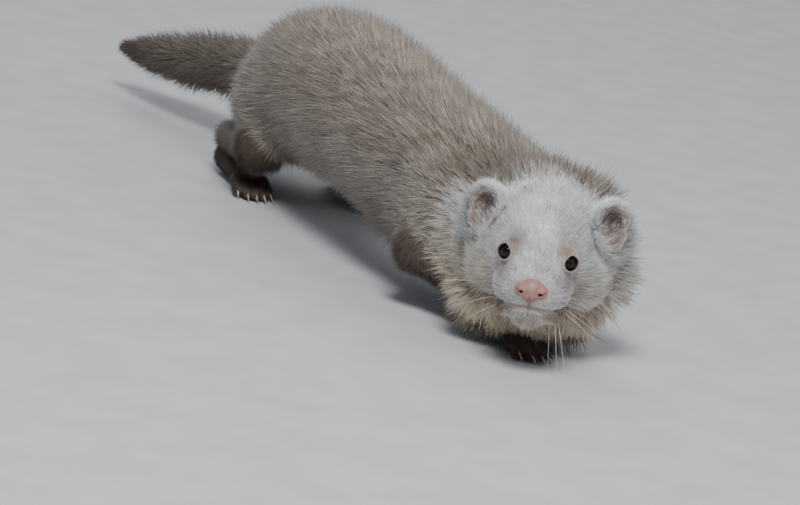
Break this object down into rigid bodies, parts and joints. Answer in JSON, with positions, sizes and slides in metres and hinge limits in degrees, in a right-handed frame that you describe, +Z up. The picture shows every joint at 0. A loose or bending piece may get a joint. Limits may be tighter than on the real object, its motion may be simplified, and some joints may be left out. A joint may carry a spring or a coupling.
{
  "type": "ferret",
  "caption": "Life-size still model of a ferret standing low on its paws, with its head turned to its right, small rounded ears, a blunt muzzle and a tapering tail.",
  "frame": {"origin": "under the middle of the model's bounding box, on the floor that the soles stand on", "axes": "+Z up; the ferret faces -Y, its head turned 27 degrees towards -X; its left is +X"},
  "size_m": [0.0878, 0.4744, 0.0935],
  "materials": {
    "pale_coat": "soft pale hair with a little brown in it",
    "body_coat": "pale underfur with brown guard hairs",
    "dark_coat": "dark brown hair on the legs and tail",
    "ear": "thin skin with short cream hair at the rim",
    "nose_leather": "moist pink skin",
    "eye": "polished, nearly black"
  },
  "bodies": {
    "root": {"head": "pale_coat", "neck": "pale_coat", "torso": "body_coat", "tail": "dark_coat", "ear_left": "ear", "ear_right": "ear", "eye_left": "eye", "eye_right": "eye", "nose": "nose_leather", "foreleg_left": "dark_coat", "foreleg_right": "dark_coat", "forepaw_left": "dark_coat", "forepaw_right": "dark_coat", "hindleg_left": "dark_coat", "hindleg_right": "dark_coat", "hindpaw_left": "dark_coat", "hindpaw_right": "dark_coat"}
  },
  "joints": []
}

------------------------------------------------------------

**TASK BRIEF**
Reproduce the whole listing word for word.

**RESPONSE TO THE TASK**
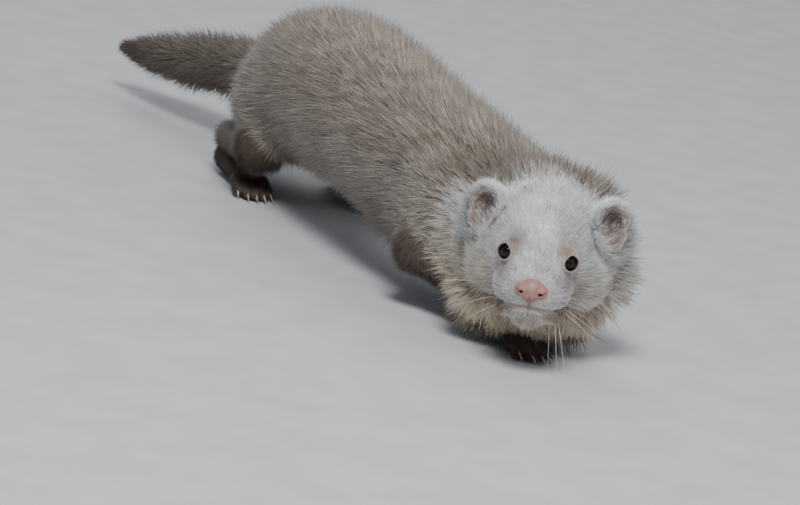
Break this object down into rigid bodies, parts and joints. Answer in JSON, with positions, sizes and slides in metres and hinge limits in degrees, in a right-handed frame that you describe, +Z up. The picture shows every joint at 0. A loose or bending piece may get a joint. Limits may be tighter than on the real object, its motion may be simplified, and some joints may be left out. A joint may carry a spring or a coupling.
{
  "type": "ferret",
  "caption": "Life-size still model of a ferret standing low on its paws, with its head turned to its right, small rounded ears, a blunt muzzle and a tapering tail.",
  "frame": {"origin": "under the middle of the model's bounding box, on the floor that the soles stand on", "axes": "+Z up; the ferret faces -Y, its head turned 27 degrees towards -X; its left is +X"},
  "size_m": [0.0878, 0.4744, 0.0935],
  "materials": {
    "pale_coat": "soft pale hair with a little brown in it",
    "body_coat": "pale underfur with brown guard hairs",
    "dark_coat": "dark brown hair on the legs and tail",
    "ear": "thin skin with short cream hair at the rim",
    "nose_leather": "moist pink skin",
    "eye": "polished, nearly black"
  },
  "bodies": {
    "root": {"head": "pale_coat", "neck": "pale_coat", "torso": "body_coat", "tail": "dark_coat", "ear_left": "ear", "ear_right": "ear", "eye_left": "eye", "eye_right": "eye", "nose": "nose_leather", "foreleg_left": "dark_coat", "foreleg_right": "dark_coat", "forepaw_left": "dark_coat", "forepaw_right": "dark_coat", "hindleg_left": "dark_coat", "hindleg_right": "dark_coat", "hindpaw_left": "dark_coat", "hindpaw_right": "dark_coat"}
  },
  "joints": []
}